Grada Kilomba no Brasil – Por Sílvia Barros
TRAVESSIA é coluna reservada a poeta de mão cheia, Sílvia Barros
***
Há dois anos, na última Festa Literária de Paraty, o livro Memórias da Plantação, de Grada Kilomba, foi lançado e celebrado. Comprei o livro no dia em que cheguei à cidade e ele passou à frente de todas as leituras que estavam planejadas para aquelas férias. Ouvi Grada falando na Casa Poéticas Negras, mesma casa em que tive o prazer de participar como escritora no relançamento dos Cadernos Negros, volume 41. Novamente a vi na Flip:Flup, que aconteceu no Museu de Arte do Rio dias depois. Em ambas as ocasiões, estava rodeada por mulheres negras, tanto minhas amigas, com quem divido momentos de alegria e também de reflexão, como mulheres desconhecidas, mas com quem tenho uma forte relação de identificação pelo simples (e complexo) fato de sermos mulheres negras vivendo neste mundo. Me lembro de pensar algo como “hoje é um belo dia para ser uma mulher negra”.
Eu já havia lido alguns trechos de Memórias da Plantação em inglês durante a pesquisa do doutorado. Confesso que sou preguiçosa para ler em outros idiomas e mesmo tendo gostado muito do que li, não dei continuidade. Mais de um ano após a defesa tive a oportunidade de ter um exemplar da tradução e de ouvir Grada Kilomba dizer que, entre outras razões, escrevia em inglês porque a língua portuguesa expressa o machismo e colonialismo na linguagem de forma violenta. Um exemplo dado pela autora é a palavra sujeita, feminino de sujeito, termo que ela gostaria de usar para referir-se a si mesma ou a outra mulher, mas que nessa língua que uso agora trata-se de um erro gramatical.

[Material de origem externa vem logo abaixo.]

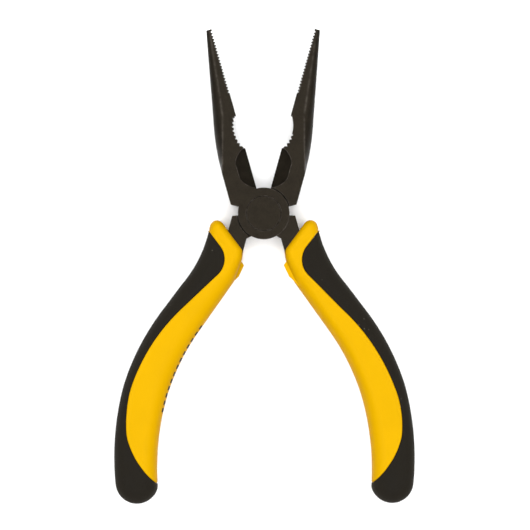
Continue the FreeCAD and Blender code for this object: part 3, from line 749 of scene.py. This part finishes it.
def ridge_highlight_group():
    """A painted highlight with rubbed wear, as a streak down the outer ridge of a jaw, for a lever
    turned by the given angle.
    """
    group, given, out = new_group("worn_ridge", {"Turn": 0.0, "Side": 1.0, "Width": 0.0006,
                                                 "Scale": 300.0}, ["Mask"])
    where = place_of(group)
    turned = add_node(group, "ShaderNodeVectorRotate", {"rotation_type": "Z_AXIS"}, {
        "Vector": where, "Angle": given.outputs["Turn"]})
    parts = add_node(group, "ShaderNodeSeparateXYZ", None, {0: turned.outputs[0]})
    outward = worked(group, "MULTIPLY", parts.outputs["X"], given.outputs["Side"])
    height = parts.outputs["Y"]
    (tip_x, tip_y), (middle_x, middle_y), (root_x, root_y) = (
        (x * MM, y * MM) for x, y in (RIDGE_TIP, RIDGE_MIDDLE, RIDGE_ROOT))
    upper = ranged(group, height, middle_y, tip_y, start=middle_x, end=tip_x)
    lower = ranged(group, height, root_y, middle_y, start=root_x - middle_x, end=0.0)
    gap = worked(group, "SUBTRACT", outward, worked(group, "ADD", upper, lower))
    away = worked(group, "ABSOLUTE", gap)
    streak = ranged(group, away, 0.0, given.outputs["Width"], start=1.0, end=0.0)
    uneven = noise(group, where, given.outputs["Scale"], detail=6.0, roughness=0.75)
    both = worked(group, "MULTIPLY", streak, ranged(group, uneven, low=0.4, high=0.64))
    kept = worked(group, "MULTIPLY", both, worked(group, "GREATER_THAN", height, root_y))
    group.links.new(kept, out.inputs["Mask"])
    return group


def placed_group(tree, name, values):
    """A built group as a node of the tree, with its own values."""
    return add_node(tree, "ShaderNodeGroup", {"node_tree": bpy.data.node_groups[name]}, values)


def new_material(name):
    """A material with only a Principled shader and its output."""
    material = bpy.data.materials.new(name)
    material.use_nodes = True
    tree = material.node_tree
    tree.nodes.clear()
    shader = tree.nodes.new("ShaderNodeBsdfPrincipled")
    out = tree.nodes.new("ShaderNodeOutputMaterial")
    tree.links.new(shader.outputs[0], out.inputs["Surface"])
    return material, tree, shader


def grained(tree, scale, broad_scale, broad_share):
    """The shared grain as a node of the tree."""
    return placed_group(tree, "surface_grain", {
        "Scale": scale, "Broad Scale": broad_scale, "Broad Share": broad_share})


def mixed_colour(tree, share, first, second):
    """A colour between two, each given as a colour or as a socket."""
    first, second = (end if isinstance(end, bpy.types.NodeSocket) else (*end, 1)
                     for end in (first, second))
    mix = add_node(tree, "ShaderNodeMix", {"data_type": "RGBA"}, {0: share, 6: first, 7: second})
    return mix.outputs[2]


def tinted(tree, value, low, high, dark, light):
    """A colour between dark and light, by a value between low and high."""
    return mixed_colour(tree, ranged(tree, value, low, high), dark, light)


def over(tree, base, mask, colour, strength):
    """A colour laid over another where a mask says."""
    return mixed_colour(tree, worked(tree, "MULTIPLY", mask, strength), base, colour)


def specked(tree, base, scale, size, share, colour, strength):
    """A colour with small scattered specks laid over it."""
    specks = placed_group(tree, "scattered_specks", {"Scale": scale, "Size": size, "Share": share})
    return over(tree, base, specks.outputs["Mask"], colour, strength)


def aslant_shade_and_sheen(tree, base, blend, colour, strength):
    """A colour that turns to another where the surface is seen aslant: painted shade where the
    other colour is darker, painted sheen where it is lighter.
    """
    slant = add_node(tree, "ShaderNodeLayerWeight", None, {"Blend": blend})
    return over(tree, base, slant.outputs["Facing"], colour, strength)


def vary_roughness(tree, shader, grain, middle, below, above):
    """Roughness that wanders round its middle value with the broad unevenness."""
    rough = ranged(tree, grain.outputs["Broad"], 0.3, 0.7, middle - below, middle + above)
    tree.links.new(rough, shader.inputs["Roughness"])


def add_relief(tree, shader, grain, strength, depth, rounding=0.0):
    """Fine relief from the grain, over edges that look rounded by the given radius."""
    inputs = {"Strength": strength, "Distance": depth, "Height": grain.outputs["Grain"]}
    if rounding:
        rounded = add_node(tree, "ShaderNodeBevel", {"samples": 6}, {"Radius": rounding})
        inputs["Normal"] = rounded.outputs[0]
    bump = add_node(tree, "ShaderNodeBump", None, inputs)
    tree.links.new(bump.outputs[0], shader.inputs["Normal"])


def scaled_colour(colour, factor):
    """A darker or lighter copy of a colour."""
    return tuple(min(1.0, part * factor) for part in colour)


def blackened_steel(name, finishes, broad_scale, jaw_side=0):
    """Blackened steel: mottled, finely blasted, rubbed bright along its edges, with a painted
    highlight and rubbed wear down the jaw ridge.
    """
    material, tree, shader = new_material(name)
    colour, worn = tuple(finishes.steel_colour), tuple(finishes.wear_and_highlight_colour)
    grain = grained(tree, 3200.0, broad_scale, 0.45)
    base = tinted(tree, grain.outputs["Grain"], 0.34, 0.66, scaled_colour(colour, 0.68),
                  scaled_colour(colour, 1.34))
    base = specked(tree, base, 900.0, 0.16, 0.25, scaled_colour(colour, 2.6), 0.55)
    rubbed = placed_group(tree, "rubbed_edges", {"Radius": 0.00045, "Amount": 1.0,
                                                 "Scale": 650.0})
    base = over(tree, base, rubbed.outputs["Mask"], worn, 1.0)
    # Painted highlight and rubbed wear: a lighter streak down each jaw's outer ridge.
    if jaw_side:
        opening = settings().grips.half_opening
        streak = placed_group(tree, "worn_ridge", {"Turn": jaw_side * opening, "Side": jaw_side,
                                                   "Width": 0.0007, "Scale": 320.0})
        base = over(tree, base, streak.outputs["Mask"], worn, finishes.ridge_highlight_and_wear)
    tree.links.new(base, shader.inputs["Base Color"])
    vary_roughness(tree, shader, grain, finishes.steel_roughness, below=0.08, above=0.1)
    shader.inputs["Metallic"].default_value = 0.5
    shader.inputs["Specular IOR Level"].default_value = 0.03
    add_relief(tree, shader, grain, strength=0.28, depth=0.06 * MM, rounding=0.35 * MM)
    return material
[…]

Dois anos depois, julho outra vez, remontando os caquinhos da vida a partir de um corpo que não anda pelas pedras coloniais de Paraty nem de outras cidades contraditoriamente festivas, penso em como este tem sido um péssimo momento para assistir ao curso da história, principalmente no Brasil. Mas penso também que há dois anos, lá naquele dia em que eu estava radiante entre as minhas, ouvindo mulheres sábias nos ensinando a ser e a viver, minha alegria me impediu de ir além na reflexão…
Quem tem o privilégio de nunca precisar dizer “hoje é um belo dia para ser ________”?
Na parte final de Memórias da Plantação, eu leio: “O sujeito negro está preso em um estado de servidão permanente, na medida em que procura dar resposta perfeita ao sujeito branco”. Devemos pensar se servimos como ponte para pessoas que “terceirizam” seu processo de aprendizado passando por cima de nós, pisando sobre nossas cabeças e não caminhando lado a lado. Meu desejo é, sempre que possível, deixar a lacuna aberta, como uma proposta pedagógica mesmo, bastante tradicional. Preencha a lacuna.